Camerons Darling

Kwasi Kwarteng ist in Großbritannien der politische Senkrechtstarter der letzten zwei Jahre. Dabei fand der 1975 als Sohn ghanaischer Einwanderer geborene Wirtschaftshistoriker vergleichsweise spät zur Politik. Mitglied der Tories ist er zwar bereits seit Mitte der 1990er Jahre, doch während seiner Schulzeit und im Studium war er eher unpolitisch. Mit 14 Jahren besuchte er das renommierte Eton College, anschließend belegte er einen Bachelor-Studiengang britische Geschichte in Cambridge. Einem Masterabschluss an der US-Eliteuniversität Harvard folgte ein Doktortitel in Wirtschaftsgeschichte, wiederum in Cambridge. Wer mit Kwarteng spricht merkt schnell, dass er auch eine akademische Karriere hätte einschlagen können. Der Mann, der Winston Churchill als politisches Vorbild nennt, spricht freundlich, ruhig und überlegt und verbringt auch heute noch viel Zeit in ­Bibliotheken.

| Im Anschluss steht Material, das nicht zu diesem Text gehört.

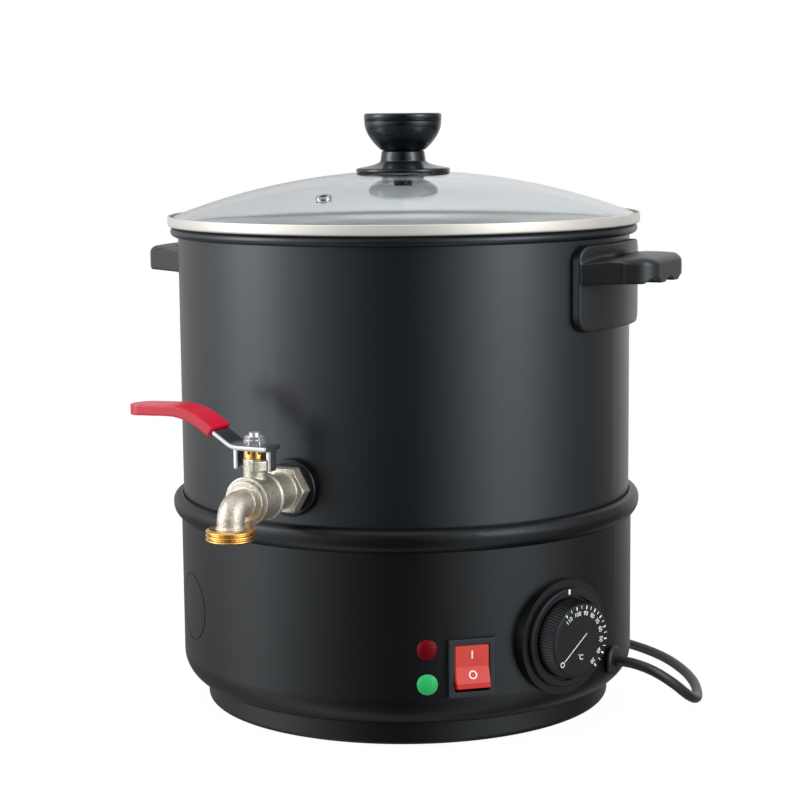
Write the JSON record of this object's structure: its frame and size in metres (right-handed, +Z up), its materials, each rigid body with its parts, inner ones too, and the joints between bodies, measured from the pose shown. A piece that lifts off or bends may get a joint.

Doch nach seinem Studium verspürte er das Interesse, sich aktiv in das politische Geschäft einzumischen. Als Gründe führt er idealistische Motive an. Dabei ist sein Ausgangspunkt allen Handelns Marktwirtschaft pur. Als Vertreter einer angebotsorientierten Wirtschaftspolitik gehört die Deregulierung des Arbeitsmarkts genauso zu seinem Vokabular wie die Senkung der Unternehmenssteuern. Diese Forderungen ziehen sich wie ein roter Faden durch sein Handeln, ob einst als Vorsitzender des konservativen, marktwirtschaftlich orientierten Think Tanks „Bow Group“, oder heute im Verkehrsausschuss.
Entsprechend sieht er Deutschland und Gerhard Schröders Agenda 2010 als wirtschaftliches Vorbild. Hier seien in den vergangenen 13 Jahren harte Entscheidungen getroffen worden, etwa die Rente mit 67, deren Umsetzung in Großbritannien für die Zukunft bedeutend sei.
Gerne räumt er mit dem gängigen Klischee auf, das Farbige und Kinder von Migranten politisch eher links stünden. Nach seiner Meinung sprächen gerade einige Kernprogrammpunkte der Konservativen diese Zielgruppe besonders an. Hierzu zählt er Sparsamkeit, Leistungsbereitschaft oder auch traditionelle Familienwerte.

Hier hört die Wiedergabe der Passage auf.